Ali Rasheed explains the importance of the Iranian Constitution in propping up an ideological and theocratic state. “Unlike most countries in West Asia that do not have a comprehensive or written constitution—like Saudi Arabia and Israel—Iran drafted and ratified a theocratic constitution for itself after a referendum in 1979, which combines a unique set of Islamic and pseudo-democratic provisions,” he points out.
Seema Guha questions the future of Iran-Israel foreign relations after this unprecedented conflict. Is this a permanent peace or a lull before the storm, she asks, while Lt General Subrata Saha writes about how modern weaponry has changed the face of war, and Iftikar Geelani explores the history of Persian- Jewish relations.
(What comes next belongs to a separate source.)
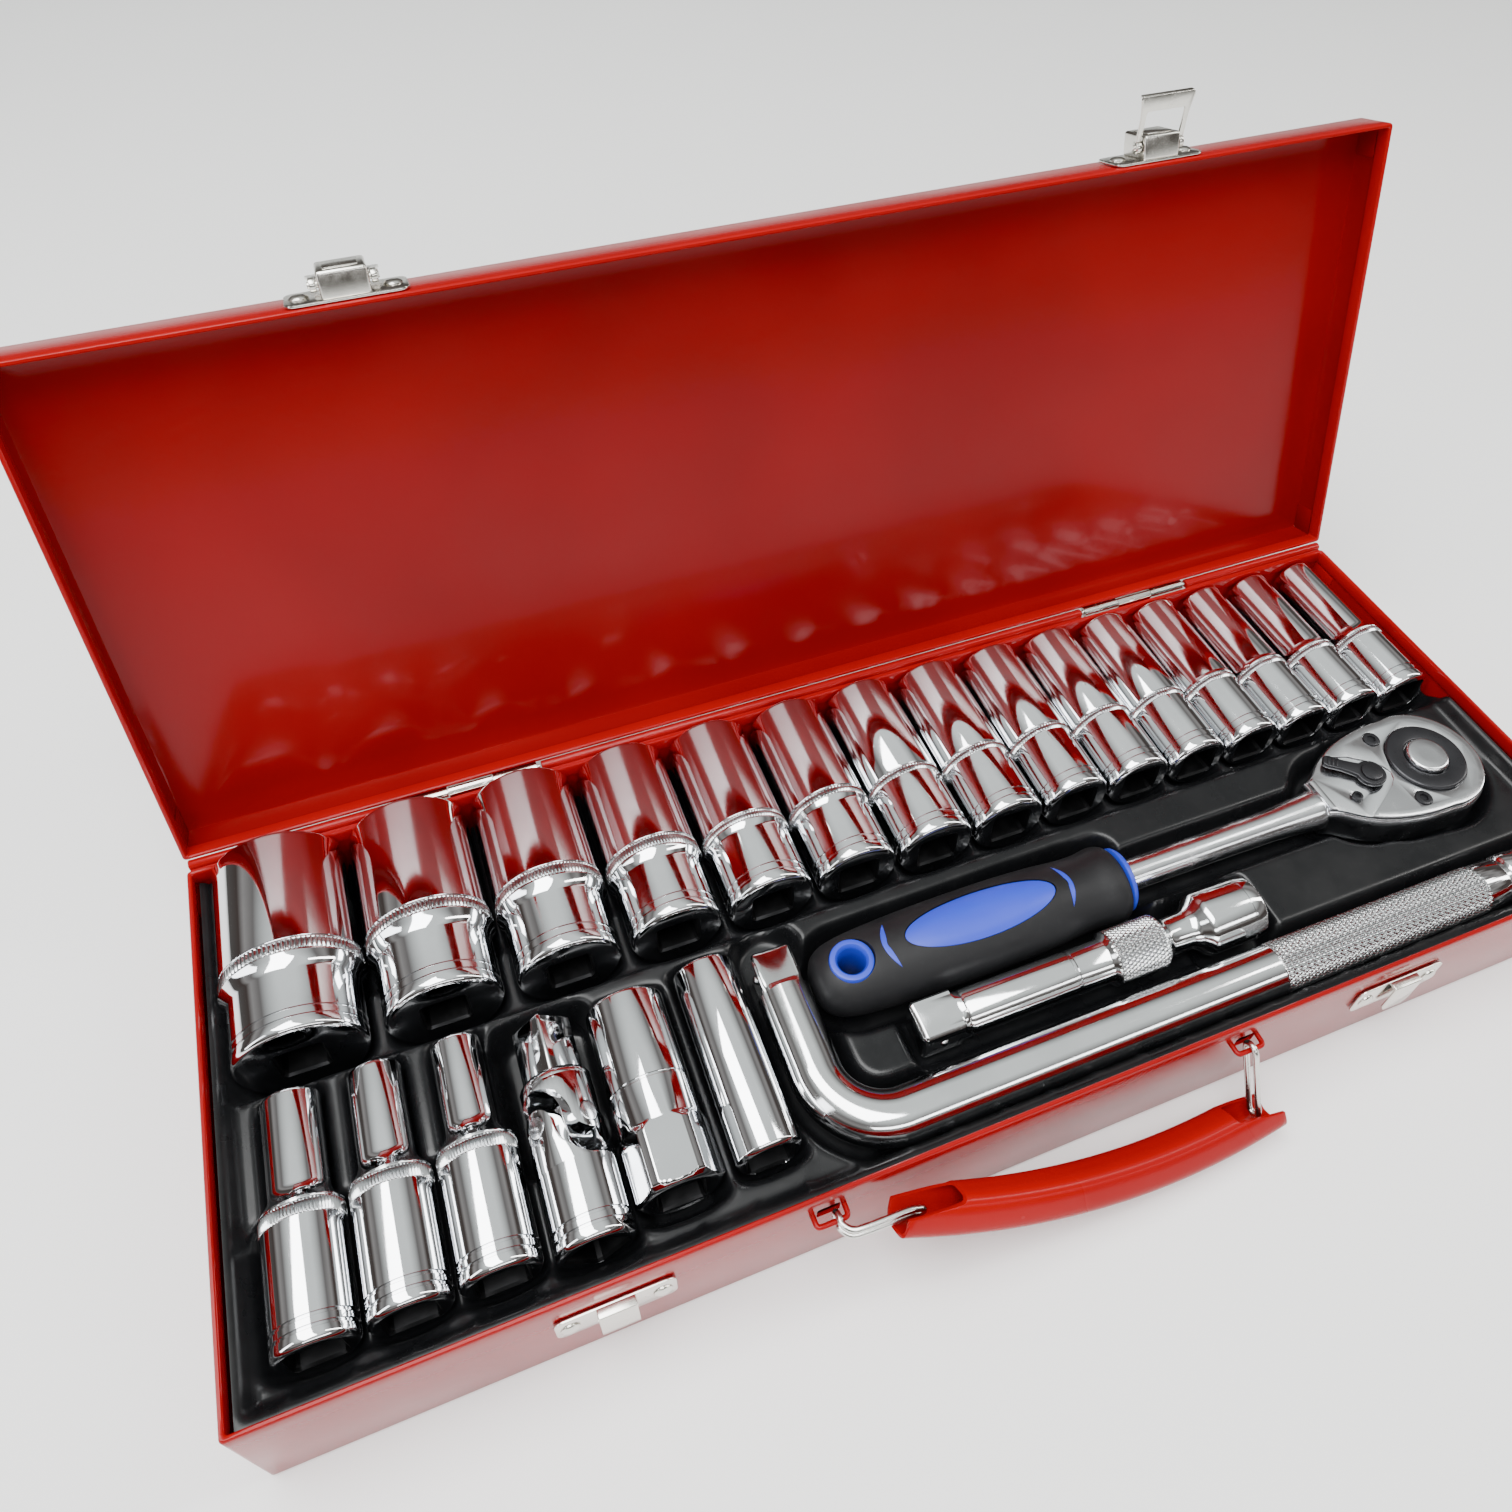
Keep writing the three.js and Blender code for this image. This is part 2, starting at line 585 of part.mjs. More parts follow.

Pragya Singh explores how women rights are often used as an cover to go to war where the interests are anything but gender-equality. “Policies—whether in the West or in the Muslim world—are imposed on women, not developed with them or for them. How they dress becomes shorthand for community honour, nationalism or piety,” she writes.
For Overlap, Md Asghar reports on how political parties in Bihar was wooing the women vote ahead of the Assembly elections this year. Mahesh Raut, a TISS alumnus and rights activist working for Adivasis and marginalised communities who was arrested in June 2018 in the Bhima-Koregaon Maoist conspiracy case and has since been incarcerated in jail writes about his experience with the rising number of young inmates in a Navi Mumbai jail. From West Bengal, Snigdhendu Bhattacharya dissects whether the WB Supremo Mamata Banerjee’s newfound passion for Lord Jagannath is aimed at nullifying BJP’s Ram-power. Souzeina Mushtaq profiles NYC's Zohran Mamdani who won the Democratic Mayoral Primaries beating Andrew Mark Cuomo against all odds.
In Sub-strata, Divya Tiwari writes about the fear psychosis that fuels book bans, while Ruchira Gupta reviews the Great Eastern Hotel by Ruchir Joshi. And Yasser Usman remembers the legacy of Guru Dutt. Naveen Kishore explores the nature of the truth in art. In the diary Gaurav Monga writes on the Standard Restaurant.